What actually happens when you paste into ChatGPT
When you type anything into the ChatGPT prompt box and hit send, that text is transmitted to OpenAI's servers. It's stored in logs. It may be used in training data (unless you've opted out in settings). It's no longer under your control. If that text includes a client name and SSN, an account number, a confidential strategy, or proprietary code, it has now left your organization and landed in a system you don't own. OpenAI's terms promise not to use it in training if you have an enterprise agreement, but the text is still in their logs. That's the exposure. For regulated industries — legal, accounting, healthcare, finance — this single paste can be a reportable disclosure. The client might have grounds to claim their data was mishandled. Your insurance might not cover it. Auditors will ask how it happened.
Why 'be careful' doesn't work
The instinct is to tell your team 'just don't paste sensitive data.' But that instruction fails in practice. Your team is under deadline pressure. They paste something, they catch themselves, but it's too late. Or they paste something they thought was fine, but it included an account number buried in a paragraph.

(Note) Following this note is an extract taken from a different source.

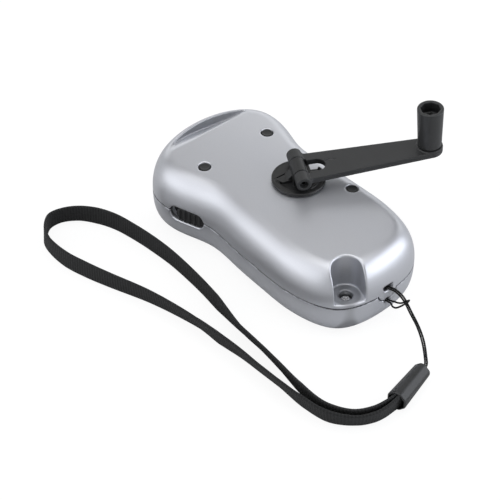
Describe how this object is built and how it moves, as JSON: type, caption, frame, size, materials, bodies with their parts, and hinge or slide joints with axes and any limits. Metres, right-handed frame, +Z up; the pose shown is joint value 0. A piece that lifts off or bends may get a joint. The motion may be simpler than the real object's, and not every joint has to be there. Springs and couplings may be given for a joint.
{
  "type": "hand crank flashlight",
  "caption": "Waisted two-part flashlight with a folding crank and round knob on top, an oval lens at one end, a side slide switch and a wrist strap tied to the tail.",
  "frame": {"origin": "on the flat underside, half way along the body and on its centre line", "axes": "+Z up out of the flat underside, +X towards the lens end, +Y towards the side with the slide switch"},
  "size_m": [0.1488, 0.1164, 0.0534],
  "materials": {
    "silver_shell": "satin silver paint on moulded plastic",
    "black_plastic": "satin moulded plastic",
    "clear_lens": "clear moulded acrylic",
    "reflector_plate": "bright metallised plastic",
    "lamp_epoxy": "clear epoxy over a warm die",
    "circuit_board": "glass epoxy board",
    "steel": "bright zinc",
    "white_nylon": "plain nylon",
    "ferrite": "dull sintered",
    "copper_coil": "enamelled copper wire",
    "cell_wrap": "shrink sleeve over a metal can",
    "black_webbing": "fine ribbed woven nylon"
  },
  "bodies": {
    "base": {"upper_shell": "silver_shell", "lower_shell": "silver_shell", "lens": "clear_lens", "reflector": "reflector_plate", "led_board": "circuit_board", "led_1": "lamp_epoxy", "led_2": "lamp_epoxy", "led_3": "lamp_epoxy", "switch_body": "steel", "axle_1": "steel", "axle_2": "steel", "gear_plate": "steel", "stator_bobbin": "black_plastic", "stator_coil": "copper_coil", "battery_cell_1": "cell_wrap", "battery_cell_2": "cell_wrap", "battery_cell_3": "cell_wrap", "cell_tab_front": "steel", "cell_tab_rear": "steel", "charge_board": "circuit_board", "capacitor": "ferrite", "shell_screw_1": "steel", "shell_screw_2": "steel", "shell_screw_3": "steel", "screw_plug_1": "black_plastic", "screw_plug_2": "black_plastic", "screw_plug_3": "black_plastic", "recess_screw": "steel", "lanyard_string": "black_webbing", "strap_sleeve": "black_plastic", "wrist_strap": "black_webbing"},
    "crank": {"crank_hub": "black_plastic", "hub_screw": "steel", "drive_gear": "white_nylon", "hinge_pin": "steel"},
    "arm": {"crank_arm": "black_plastic", "knob_screw": "steel"},
    "knob": {"crank_knob": "black_plastic"},
    "first_idler": {"idler_gear_1": "white_nylon"},
    "second_idler": {"idler_gear_2": "white_nylon"},
    "rotor": {"rotor_shaft": "steel", "rotor_magnet": "ferrite"},
    "slider": {"switch_slider": "black_plastic"}
  },
  "joints": [
    {"name": "crank_spin", "type": "hinge", "parent": "base", "child": "crank", "pos_m": [-0.00191, -0.00508, 0.0287], "axis": [0, 0, 1], "continuous": true},
    {"name": "arm_fold", "type": "hinge", "parent": "crank", "child": "arm", "pos_m": [-0.00191, -0.00508, 0.0333], "axis": [-0.866, 0.5, 0], "range_deg": [0, 155]},
    {"name": "knob_spin", "type": "hinge", "parent": "arm", "child": "knob", "pos_m": [-0.02528, -0.04554, 0.03591], "axis": [0.0279, 0.0483, 0.9984], "continuous": true},
    {"name": "first_idler_spin", "type": "hinge", "parent": "base", "child": "first_idler", "pos_m": [-0.01499, 0.00247, 0.019], "axis": [0, 0, 1], "continuous": true},
    {"name": "second_idler_spin", "type": "hinge", "parent": "base", "child": "second_idler", "pos_m": [-0.02668, -0.00066, 0.0154], "axis": [0, 0, 1], "continuous": true},
    {"name": "rotor_spin", "type": "hinge", "parent": "base", "child": "rotor", "pos_m": [-0.03445, -0.00993, 0.0155], "axis": [0, 0, 1], "continuous": true},
    {"name": "switch_slide", "type": "slide", "parent": "base", "child": "slider", "axis": [0.9485, 0.3168, 0], "range_m": [0, 0.0024]}
  ],
  "couplings": [
    {"joint": "first_idler_spin", "follows": "crank_spin", "ratio": -4},
    {"joint": "second_idler_spin", "follows": "crank_spin", "ratio": 12},
    {"joint": "rotor_spin", "follows": "crank_spin", "ratio": -36}
  ]
}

Or they work on a personal device with a personal ChatGPT account, and nobody controls it. One careful employee handles it. But in a team of 50, statistically, someone will slip. The control needs to be technical, not behavioral.
Enterprise agreements don't eliminate the exposure
OpenAI offers enterprise agreements that promise your data won't be used in training. That's helpful. But the data is still in OpenAI's systems. If you're HIPAA-covered, your PHI shouldn't be there at all — it's a breach. If you're subject to GDPR, you're sending EU data to the US, which has legal implications. If you're in legal services, attorney-client privilege might be waived by disclosure. Enterprise agreements reduce risk, but they don't eliminate it. The real fix is preventing the data from being sent in the first place.
How to use ChatGPT safely: screen before send
The reliable solution is a layer that screens prompts before they're submitted. Emil's browser extension runs on ChatGPT and catches sensitive data as you type — SSNs (with or without dashes), account numbers, API keys, confidential content — and redacts it or warns you before the message is sent. The safe parts of your prompt still go through. 'Summarize this client contract' gets sent. The client's SSN doesn't. 'Review this code snippet' gets sent. Your API key doesn't. Your team keeps the speed of ChatGPT; you get the control and the evidence that sensitive data stayed in.
Prove it to auditors and counsel
When an auditor asks 'how do you control what leaves through AI tools,' you need an answer that isn't 'we tell people to be careful.' Emil logs every screening decision (metadata only, never the content), so you can run a report: 'In the last quarter, the extension screened 8,000 prompts, caught 247 instances of sensitive data, and redacted or blocked them before they reached the AI provider.' That's the evidence that transforms a handwavy policy into a measurable control.